Set task. Reproduce every record below exactly as it appears.

Extracted records.
- - -

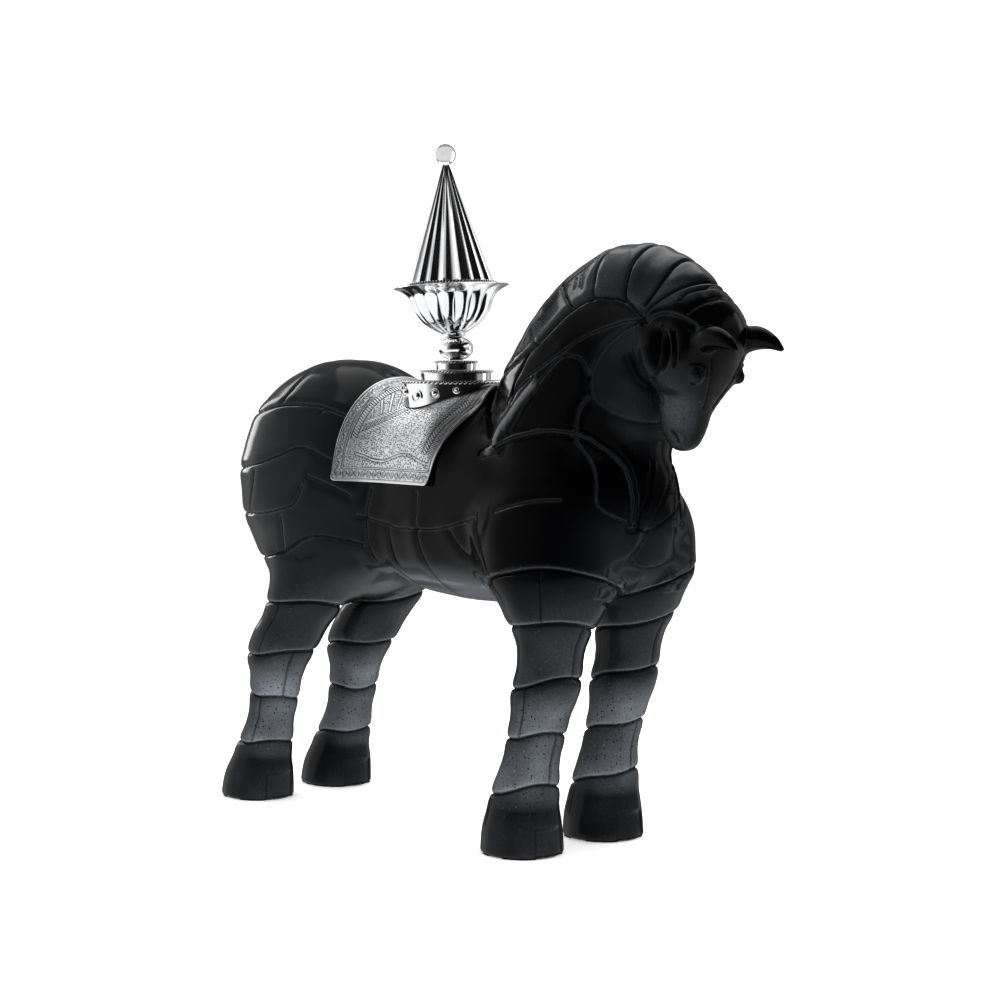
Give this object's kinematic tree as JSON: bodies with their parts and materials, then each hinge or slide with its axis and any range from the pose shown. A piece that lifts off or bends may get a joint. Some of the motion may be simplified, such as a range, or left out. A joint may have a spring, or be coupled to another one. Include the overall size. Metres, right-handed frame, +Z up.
{
  "type": "cast crystal horse sculpture",
  "caption": "Standing horse in black cast crystal with carved armour-like plates, bearing an engraved silver saddlecloth and a stacked silver finial tipped with a clear ball.",
  "frame": {"origin": "middle of the whole sculpture's box in plan, on the surface that the feet stand on", "axes": "+X towards the head, +Y to the horse's left side, +Z up"},
  "size_m": [0.5292, 0.1646, 0.5192],
  "materials": {
    "black_crystal": "polished black cast crystal, satin on the lower legs",
    "engraved_silver": "chased and blackened silver",
    "polished_silver": "mirror-polished silver",
    "clear_crystal": "clear polished crystal"
  },
  "bodies": {
    "root": {"horse": "black_crystal", "saddlecloth": "engraved_silver", "saddle_drum": "polished_silver", "lower_disc": "polished_silver", "upper_disc": "polished_silver", "knop": "polished_silver", "cup": "polished_silver", "cover": "polished_silver", "ball": "clear_crystal"}
  },
  "joints": []
}
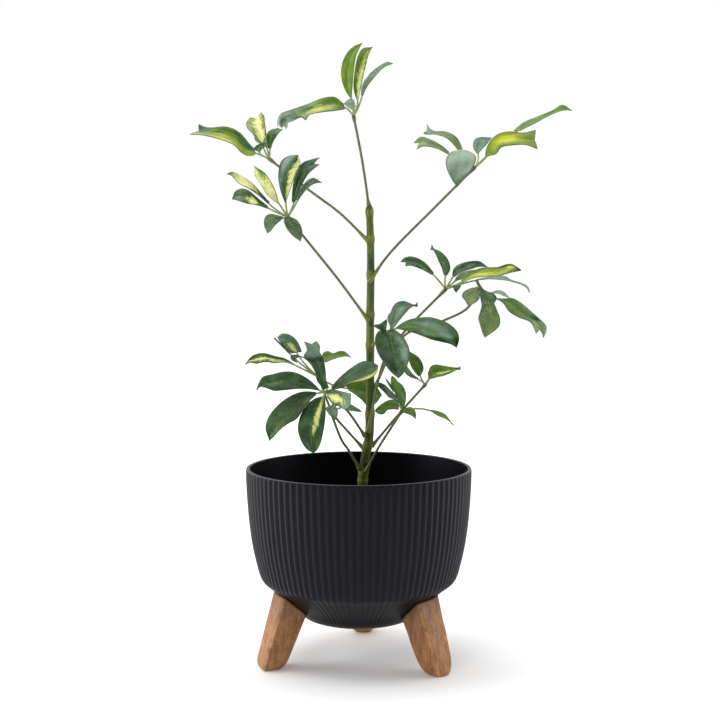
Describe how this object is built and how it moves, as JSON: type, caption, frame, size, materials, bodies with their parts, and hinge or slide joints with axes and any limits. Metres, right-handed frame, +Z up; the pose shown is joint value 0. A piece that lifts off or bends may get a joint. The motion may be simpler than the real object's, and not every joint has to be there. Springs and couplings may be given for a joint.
{
  "type": "potted schefflera",
  "caption": "Variegated schefflera with whorls of glossy leaflets, standing in soil in a ribbed bowl pot on splayed wooden legs.",
  "frame": {"origin": "centre of the bounding box in plan, on the floor under the feet", "axes": "+Z up along the stem, -Y towards the front of the plant, +X to its right"},
  "size_m": [0.3844, 0.224, 0.6113],
  "materials": {
    "pot": "matte, ribbed",
    "wood": "satin oiled",
    "steel": "satin",
    "soil": "rough, crumbly",
    "bark": "green bark with pale scars",
    "foliage": "glossy, variegated"
  },
  "bodies": {
    "root": {"pot": "pot", "leg_left": "wood", "leg_right": "wood", "leg_back": "wood", "screw_left": "steel", "screw_right": "steel", "screw_back": "steel", "soil": "soil", "stem": "bark", "leaf_top": "foliage", "leaf_high_left": "foliage", "leaf_mid_left": "foliage", "leaf_high_right": "foliage", "leaf_mid_right": "foliage", "leaf_right": "foliage", "leaf_front": "foliage", "leaf_low_left": "foliage", "leaf_low_left_back": "foliage", "leaf_low_centre": "foliage", "leaf_low_right": "foliage", "leaf_low_right_back": "foliage"}
  },
  "joints": []
}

- - -

Solution to this exercise.
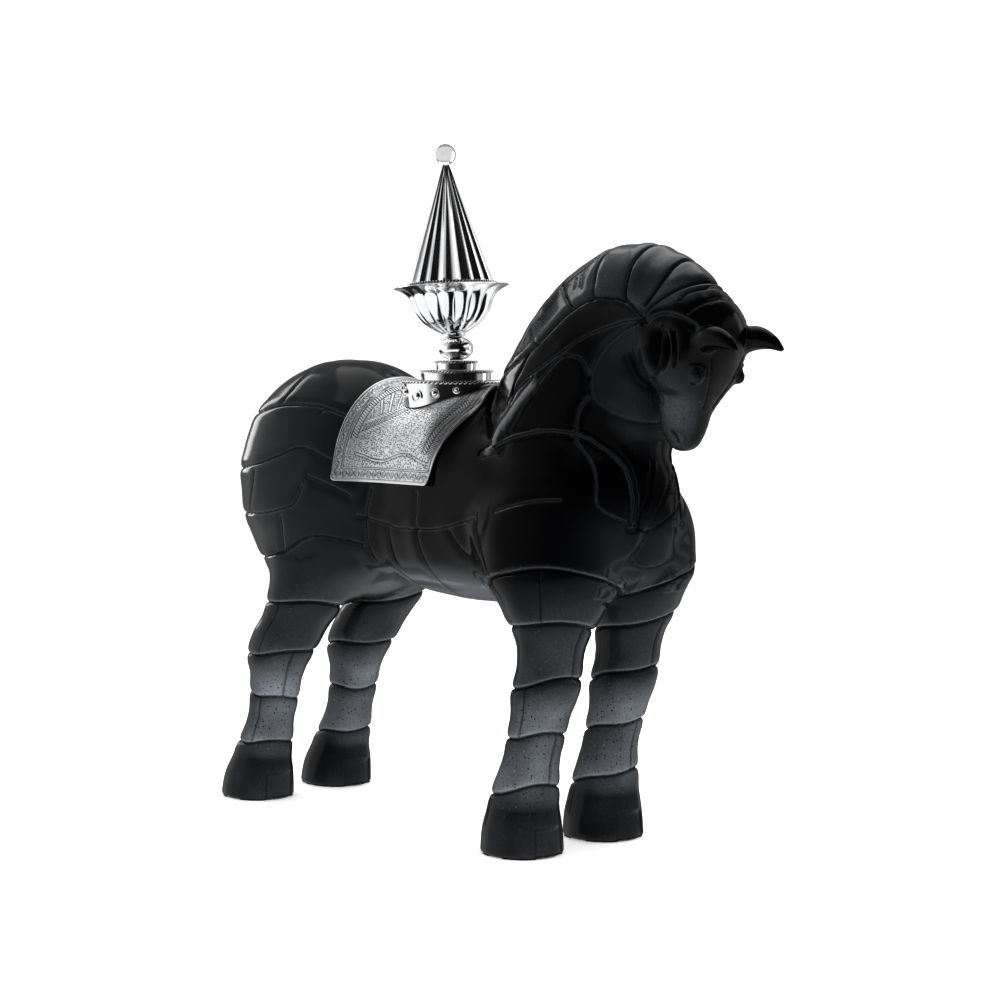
Give this object's kinematic tree as JSON: bodies with their parts and materials, then each hinge or slide with its axis and any range from the pose shown. A piece that lifts off or bends may get a joint. Some of the motion may be simplified, such as a range, or left out. A joint may have a spring, or be coupled to another one. Include the overall size. Metres, right-handed frame, +Z up.
{
  "type": "cast crystal horse sculpture",
  "caption": "Standing horse in black cast crystal with carved armour-like plates, bearing an engraved silver saddlecloth and a stacked silver finial tipped with a clear ball.",
  "frame": {"origin": "middle of the whole sculpture's box in plan, on the surface that the feet stand on", "axes": "+X towards the head, +Y to the horse's left side, +Z up"},
  "size_m": [0.5292, 0.1646, 0.5192],
  "materials": {
    "black_crystal": "polished black cast crystal, satin on the lower legs",
    "engraved_silver": "chased and blackened silver",
    "polished_silver": "mirror-polished silver",
    "clear_crystal": "clear polished crystal"
  },
  "bodies": {
    "root": {"horse": "black_crystal", "saddlecloth": "engraved_silver", "saddle_drum": "polished_silver", "lower_disc": "polished_silver", "upper_disc": "polished_silver", "knop": "polished_silver", "cup": "polished_silver", "cover": "polished_silver", "ball": "clear_crystal"}
  },
  "joints": []
}
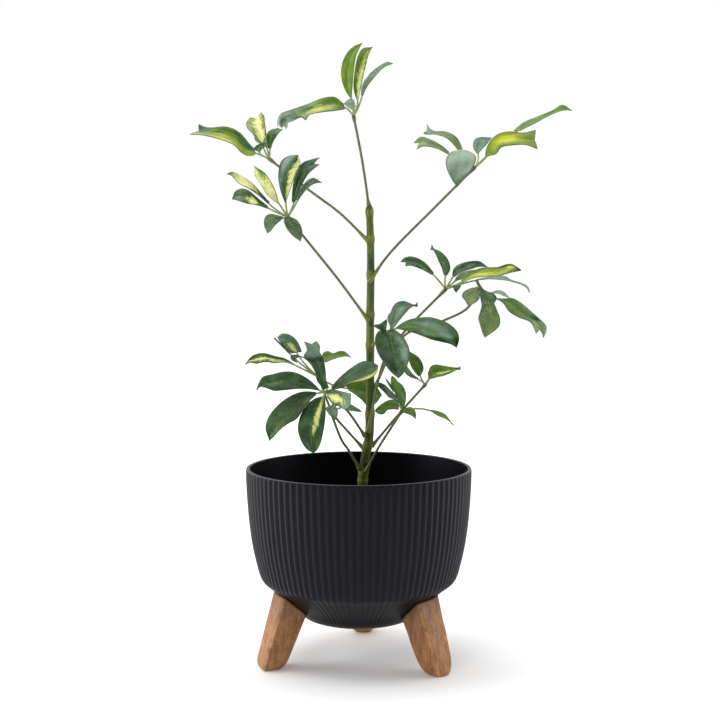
Describe how this object is built and how it moves, as JSON: type, caption, frame, size, materials, bodies with their parts, and hinge or slide joints with axes and any limits. Metres, right-handed frame, +Z up; the pose shown is joint value 0. A piece that lifts off or bends may get a joint. The motion may be simpler than the real object's, and not every joint has to be there. Springs and couplings may be given for a joint.
{
  "type": "potted schefflera",
  "caption": "Variegated schefflera with whorls of glossy leaflets, standing in soil in a ribbed bowl pot on splayed wooden legs.",
  "frame": {"origin": "centre of the bounding box in plan, on the floor under the feet", "axes": "+Z up along the stem, -Y towards the front of the plant, +X to its right"},
  "size_m": [0.3844, 0.224, 0.6113],
  "materials": {
    "pot": "matte, ribbed",
    "wood": "satin oiled",
    "steel": "satin",
    "soil": "rough, crumbly",
    "bark": "green bark with pale scars",
    "foliage": "glossy, variegated"
  },
  "bodies": {
    "root": {"pot": "pot", "leg_left": "wood", "leg_right": "wood", "leg_back": "wood", "screw_left": "steel", "screw_right": "steel", "screw_back": "steel", "soil": "soil", "stem": "bark", "leaf_top": "foliage", "leaf_high_left": "foliage", "leaf_mid_left": "foliage", "leaf_high_right": "foliage", "leaf_mid_right": "foliage", "leaf_right": "foliage", "leaf_front": "foliage", "leaf_low_left": "foliage", "leaf_low_left_back": "foliage", "leaf_low_centre": "foliage", "leaf_low_right": "foliage", "leaf_low_right_back": "foliage"}
  },
  "joints": []
}